Proposal draws mixed reactions

Kelchen wondered how the National Association of Independent Colleges and Universities, which represents private nonprofit institutions, would react to the proposal, because “a logical next step” would be to curtail aid for private colleges with poor student outcomes.

NAICU President Barbara Mistick praised the new version of Build Back Better in a public statement. Mistick specifically singled out the Pell increase “in a negotiating environment where proposals were being cut or eliminated” and said a plan to make certain unauthorized immigrant students eligible for the grants was important. But her statement didn’t address the possibility of different Pell awards for different types of institution, and the organization did not respond to a request for comment.

Many Democratic lawmakers have criticized for-profit colleges. But in a new letter, 13 House Democrats asked their leadership to change the Pell provision, saying that it harms students. They instead called for accountability for institutions.

“Congress has never passed legislation creating this type of distinction in the Pell Grant program,” they said. “We urge you not to break from that bipartisan tradition and hope you will ensure that all low-income students are eligible for the expanded Pell Grant.”

Higher Ed Dive asked a spokesperson for Sen. Patty Murray, the chair of the Senate’s education and health committee, whether she supported the measure. 

An emailed statement attributed to Murray did not answer that question. It said that she backed expanding access to higher ed, and that she would “keep fighting until we get this transformative bill across the finish line.”

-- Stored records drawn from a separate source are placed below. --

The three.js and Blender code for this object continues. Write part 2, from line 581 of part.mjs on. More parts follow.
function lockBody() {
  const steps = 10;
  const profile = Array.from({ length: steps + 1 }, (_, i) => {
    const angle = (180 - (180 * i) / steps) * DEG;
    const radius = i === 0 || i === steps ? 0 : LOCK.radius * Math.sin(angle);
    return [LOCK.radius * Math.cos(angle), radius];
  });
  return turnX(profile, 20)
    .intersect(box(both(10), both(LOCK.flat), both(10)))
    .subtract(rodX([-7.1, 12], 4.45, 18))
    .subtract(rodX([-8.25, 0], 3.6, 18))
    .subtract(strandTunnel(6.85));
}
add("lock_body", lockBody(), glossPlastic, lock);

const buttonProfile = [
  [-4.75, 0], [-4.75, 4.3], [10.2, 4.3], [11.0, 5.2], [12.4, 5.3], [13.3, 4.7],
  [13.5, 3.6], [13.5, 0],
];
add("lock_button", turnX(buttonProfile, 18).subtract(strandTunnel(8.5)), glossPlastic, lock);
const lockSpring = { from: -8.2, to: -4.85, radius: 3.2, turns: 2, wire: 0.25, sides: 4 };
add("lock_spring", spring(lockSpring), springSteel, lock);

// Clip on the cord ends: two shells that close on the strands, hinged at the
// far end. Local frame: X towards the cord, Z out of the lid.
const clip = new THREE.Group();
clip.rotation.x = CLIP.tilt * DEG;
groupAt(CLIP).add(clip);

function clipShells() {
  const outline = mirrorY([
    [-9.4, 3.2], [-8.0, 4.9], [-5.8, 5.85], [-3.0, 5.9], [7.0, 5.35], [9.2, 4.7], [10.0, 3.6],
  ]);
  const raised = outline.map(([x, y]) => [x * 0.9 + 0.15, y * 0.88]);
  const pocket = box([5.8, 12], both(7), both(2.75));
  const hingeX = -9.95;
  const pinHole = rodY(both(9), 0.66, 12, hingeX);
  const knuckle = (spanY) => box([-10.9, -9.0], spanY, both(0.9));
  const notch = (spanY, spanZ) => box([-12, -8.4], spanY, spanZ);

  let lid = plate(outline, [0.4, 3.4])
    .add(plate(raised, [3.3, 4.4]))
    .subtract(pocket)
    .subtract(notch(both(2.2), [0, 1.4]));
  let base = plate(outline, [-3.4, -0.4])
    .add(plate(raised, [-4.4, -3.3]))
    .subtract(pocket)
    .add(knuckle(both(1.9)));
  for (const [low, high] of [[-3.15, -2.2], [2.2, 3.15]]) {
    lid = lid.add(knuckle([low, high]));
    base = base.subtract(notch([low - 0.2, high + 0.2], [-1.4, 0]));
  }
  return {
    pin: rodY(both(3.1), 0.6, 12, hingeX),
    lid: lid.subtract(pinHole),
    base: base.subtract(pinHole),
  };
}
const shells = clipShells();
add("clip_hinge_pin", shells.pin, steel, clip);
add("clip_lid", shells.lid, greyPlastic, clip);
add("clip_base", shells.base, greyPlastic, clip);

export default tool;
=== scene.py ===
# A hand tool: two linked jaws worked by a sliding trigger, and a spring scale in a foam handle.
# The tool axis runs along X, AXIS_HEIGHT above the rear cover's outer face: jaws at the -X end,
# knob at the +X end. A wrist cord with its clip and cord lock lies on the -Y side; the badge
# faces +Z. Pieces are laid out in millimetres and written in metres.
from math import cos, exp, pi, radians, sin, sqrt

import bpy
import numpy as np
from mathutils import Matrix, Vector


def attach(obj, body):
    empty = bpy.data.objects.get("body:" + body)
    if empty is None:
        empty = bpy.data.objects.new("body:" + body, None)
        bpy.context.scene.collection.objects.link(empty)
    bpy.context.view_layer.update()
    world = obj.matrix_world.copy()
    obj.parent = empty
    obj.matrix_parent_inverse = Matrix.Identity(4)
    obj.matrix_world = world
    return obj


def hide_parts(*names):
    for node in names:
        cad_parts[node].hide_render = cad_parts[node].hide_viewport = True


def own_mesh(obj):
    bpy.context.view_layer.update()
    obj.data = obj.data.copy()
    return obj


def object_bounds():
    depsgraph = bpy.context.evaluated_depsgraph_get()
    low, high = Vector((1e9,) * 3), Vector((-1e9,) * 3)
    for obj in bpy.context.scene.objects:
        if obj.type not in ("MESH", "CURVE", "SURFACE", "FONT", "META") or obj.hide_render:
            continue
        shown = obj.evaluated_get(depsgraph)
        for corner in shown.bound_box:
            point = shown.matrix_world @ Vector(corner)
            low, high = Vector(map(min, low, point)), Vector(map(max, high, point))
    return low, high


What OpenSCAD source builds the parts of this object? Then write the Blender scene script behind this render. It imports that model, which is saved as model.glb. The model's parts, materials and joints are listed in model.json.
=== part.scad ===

Murray, along with 11 other Senators, in July urged the Education Department to enact tougher rules on for-profit colleges as the agency began redoing regulations governing institutional accountability and financial aid. 

Congress earlier this year closed a loophole in what is known as the 90/10 rule, a part of federal law that prohibits for-profit colleges from receiving more than 90% of their revenue from Title IV federal student aid.

But military benefits did not count in that calculation, leading some for-profit schools to seek out active military members and veterans and enroll them for their GI Bill money. The Education Department is currently ironing out regulatory changes to the 90/10 rule.

And last month, the Federal Trade Commission sent notices to 70 for-profit colleges, threatening to fine them for misleading practices, though they had not recently been found guilty of wrongdoing.

Huston, of the CECU trade group, said the public nature of the FTC’s announcement “arbitrarily impugned the integrity of institutions.”

“When you publish a list like that, you do give the impression something wrong has happened,” Huston said.